Selain sisi teknis, pengupayaan keamanan di jagat maya menjadi sangat krusial karena perkelahian verbal maupun visual dengan bertameng konten hoaks makin mengemuka di kolom komentar. Pertikaian ini sesungguhnya disulut oleh bias informasi atas degradasi maupun distorsi konten. Akibat pemotongan video tanpa disertakan konten utuh—ditambah narasi-narasi fitnah—warganet banyak terjebak pada kesalahpahaman yang sebetulnya sangat sepele.
Literasi kritis memberi benang merah solutif atas persoalan kemarahan warganet setelah menyaksikan konten-konten video bernuansa adu domba. Meskipun demikian, psikologi massa warganet cenderung mengarah pada ‘nirliterasi kritis’ sehingga tak mengherankan bila mereka jauh dari kesan ramah di jagat maya.
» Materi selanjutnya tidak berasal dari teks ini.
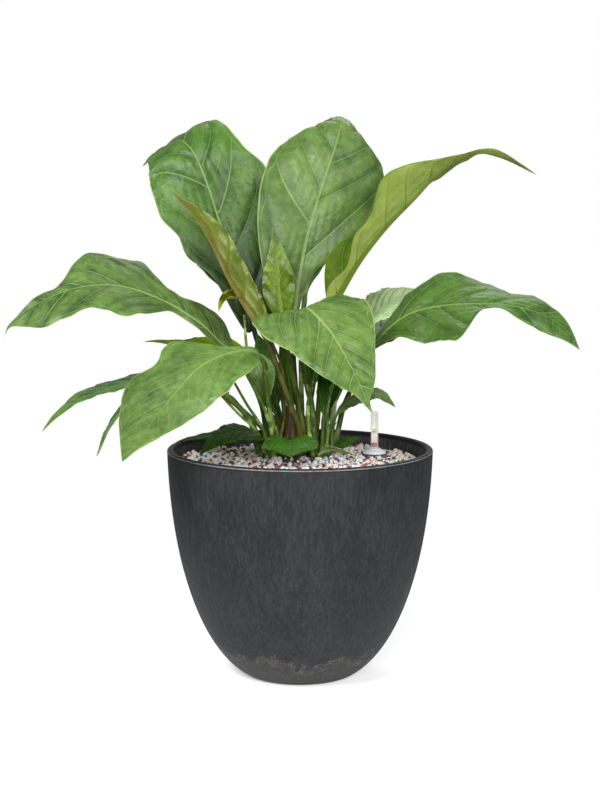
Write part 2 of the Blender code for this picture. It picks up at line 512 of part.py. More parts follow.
def make_gauge():
    def gauge_piece(name, profile, material_name):
        return add_object(name, turned_mesh(name, profile, GAUGE_SIDES), material_name, (*GAUGE_AT, 0))

    inside = SLEEVE_RADIUS - SLEEVE_WALL
    floor = SLEEVE_LOW + SLEEVE_WALL
    sleeve = gauge_piece("gauge_sleeve", [
        (0, SLEEVE_LOW), (SLEEVE_RADIUS, SLEEVE_LOW), (SLEEVE_RADIUS, SLEEVE_TOP), (inside, SLEEVE_TOP),
        (inside, floor), (0, floor)], "white_plastic")
    for number, turn in enumerate((0, 90)):
        slot = bmesh.new()
        bmesh.ops.create_cube(slot, size=1)
        mesh = bpy.data.meshes.new("slot")
        bmesh.ops.scale(slot, verts=slot.verts, vec=Vector((4 * SLEEVE_RADIUS, SLOT_WIDTH, SLOT_HEIGHT)) * MM)
        slot.to_mesh(mesh)
        slot.free()
        cutter = add_object(f"slot_{number}", mesh, "white_plastic", (*GAUGE_AT, floor + SLOT_RISE + SLOT_HEIGHT / 2))
        cutter.rotation_euler.z = math.radians(turn)
        cut(sleeve, cutter)

    ring_low = FILL_LEVEL + GAP
    ring_top = ring_low + COLLAR_RING
    gauge_piece("gauge_ring", [
        (SLEEVE_RADIUS + GAP, ring_low), (COLLAR_RADIUS, ring_low), (COLLAR_RADIUS, ring_top),
        (SLEEVE_RADIUS + GAP, ring_top)], "dark_plastic")
    seat = ring_top + GAP
    shoulder, drop = COLLAR_SHOULDER
    dome = [(COLLAR_RADIUS - 0.5, seat), (COLLAR_RADIUS - 1.5, seat + COLLAR_RING), (shoulder, COLLAR_TOP - drop),
            (COLLAR_MOUTH, COLLAR_TOP)]
    lip = SLEEVE_TOP + WINDOW_LIP
    gauge_piece("gauge_collar", [
        *dome, (WINDOW_RADIUS + GAP, COLLAR_TOP), (WINDOW_RADIUS + GAP, lip + GAP), (SLEEVE_RADIUS, lip + GAP),
        (SLEEVE_RADIUS, seat)], "clear_plastic")
    bore = WINDOW_RADIUS - WINDOW_WALL
    gauge_piece("gauge_window", [
        (0, WINDOW_TOP), (WINDOW_CROWN, WINDOW_TOP), (WINDOW_RADIUS, WINDOW_TOP - EDGE), (WINDOW_RADIUS, lip),
        (SLEEVE_RADIUS - GAP, lip), (SLEEVE_RADIUS - GAP, SLEEVE_TOP + GAP), (bore, SLEEVE_TOP + GAP),
        (bore, WINDOW_TOP - WINDOW_WALL), (0, WINDOW_TOP - WINDOW_WALL)], "clear_plastic")

    marker_low = WINDOW_TOP - WINDOW_WALL - GAP - FLOAT_TRAVEL - MARKER_HEIGHT
    float_low = floor + GAP
    float_top = float_low + FLOAT_HEIGHT
    gauge_piece("gauge_float", [
        (0, float_low), (FLOAT_RADIUS - EDGE, float_low), (FLOAT_RADIUS, float_low + EDGE),
        (FLOAT_RADIUS, float_top - EDGE), (FLOAT_RADIUS - EDGE, float_top), (0, float_top)], "white_plastic")
    gauge_piece("gauge_rod", [
        (0, float_top + GAP), (ROD_RADIUS, float_top + GAP), (ROD_RADIUS, marker_low - GAP), (0, marker_low - GAP)],
        "white_plastic")
    gauge_piece("gauge_marker", [
        (0, marker_low), (MARKER_RADIUS, marker_low), (MARKER_RADIUS, marker_low + MARKER_HEIGHT),
        (0, marker_low + MARKER_HEIGHT)], "red_plastic")


def make_leaf(leaf):
    rings, tip = leaf_rings(leaf)
    count, around = rings.shape[:2]
    points = [tuple(p) for ring in rings for p in ring] + [tuple(tip)]
    faces = [list(range(around))]
    for k in range(count - 1):
        for j in range(around):
            here, after = k * around + j, k * around + (j + 1) % around
            # Both sides of the blade are split along the same diagonals, so that they never cross.
            if j < around // 2:
                faces += [[here, after, after + around], [here, after + around, here + around]]
            else:
                faces += [[here, after, here + around], [after, after + around, here + around]]
    end = (count - 1) * around
    faces += [[end + j, end + (j + 1) % around, len(points) - 1] for j in range(around)]
    add_object(leaf.name, make_mesh(leaf.name, points, faces), leaf.material, sharp=50)


def main():
    for old in list(bpy.data.objects):
        bpy.data.objects.remove(old)
    make_pot()
    make_fill()
    make_root_ball()
    make_crowns()
    make_gauge()
    for leaf in LEAVES:
        make_leaf(leaf)


main()
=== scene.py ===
"""Potted anthurium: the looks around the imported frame.

Sizes are in millimetres and turned into metres in the meshes. Only the studio's are in metres.
"""

import math
from dataclasses import dataclass
from functools import cache, reduce

import bmesh
import bpy
import numpy as np
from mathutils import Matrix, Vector


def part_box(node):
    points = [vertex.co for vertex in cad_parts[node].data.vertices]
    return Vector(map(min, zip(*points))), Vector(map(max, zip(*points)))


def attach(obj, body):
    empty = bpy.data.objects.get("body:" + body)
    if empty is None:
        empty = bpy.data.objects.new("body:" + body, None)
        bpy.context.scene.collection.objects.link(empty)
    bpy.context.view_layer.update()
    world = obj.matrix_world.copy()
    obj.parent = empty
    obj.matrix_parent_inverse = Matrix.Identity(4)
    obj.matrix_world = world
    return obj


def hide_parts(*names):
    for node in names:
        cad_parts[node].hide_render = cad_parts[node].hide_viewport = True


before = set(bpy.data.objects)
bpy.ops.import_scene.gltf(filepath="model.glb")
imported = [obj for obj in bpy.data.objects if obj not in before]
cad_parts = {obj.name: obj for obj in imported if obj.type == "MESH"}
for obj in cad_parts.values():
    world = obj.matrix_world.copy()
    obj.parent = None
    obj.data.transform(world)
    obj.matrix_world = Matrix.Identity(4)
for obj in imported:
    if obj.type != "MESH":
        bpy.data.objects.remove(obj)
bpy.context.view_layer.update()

MM = 0.001
GAP = 0.3  # between pieces that touch
FULL_TURN = 2 * math.pi

# The pot's and the plant's main sizes, as in the frame.
POT_HEIGHT = 285.0
RIM_RADIUS = 165.0
RIM_ROUND = 3.0
WALL = 8.0
FLOOR = 10.0
FOOT_RADIUS = 66.0
BELLY_HIGH = (161.0, 133.0)  # this point and the next draw the pot's side outwards, as radius and height
BELLY_LOW = (121.0, 28.0)
FILL_LEVEL = 264.0
CROWNS = {"left": (-21.0, 2.0), "right": (21.0, -2.0), "back": (1.0, 35.0)}
CROWN_RADIUS = 17.0
SEAT_RISE = 8.0  # how far above the dome a stalk's second point is
BLADE_HALF_THICK = 0.55
THIN_SHARE = 0.3  # half thickness of a narrow blade, as a share of its half-width
BLADE_FULL = 0.09  # share of the blade by which the round stalk has become a sheet
RIB_TAPER = 0.85  # share of the midrib's radius that is gone at the tip
GAUGE_LOW, GAUGE_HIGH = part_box("gauge_ring")
GAUGE_AT = ((GAUGE_LOW.x + GAUGE_HIGH.x) / 2 / MM, (GAUGE_LOW.y + GAUGE_HIGH.y) / 2 / MM)
GAUGE_RADIUS = (GAUGE_HIGH.x - GAUGE_LOW.x) / 2 / MM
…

Keramahan itu utopis di media maya.
Pengamanan yang dilakukan Maiyah di jagat maya masih menjadi medan perjuangan tanpa final. Resistensi terhadapnya mesti dilakukan secara komunal dengan pola pendekatan secara masif, sistematis, dan dialogis. Di sinilah letak perlawanan tanpa kekerasan menurut Maiyah.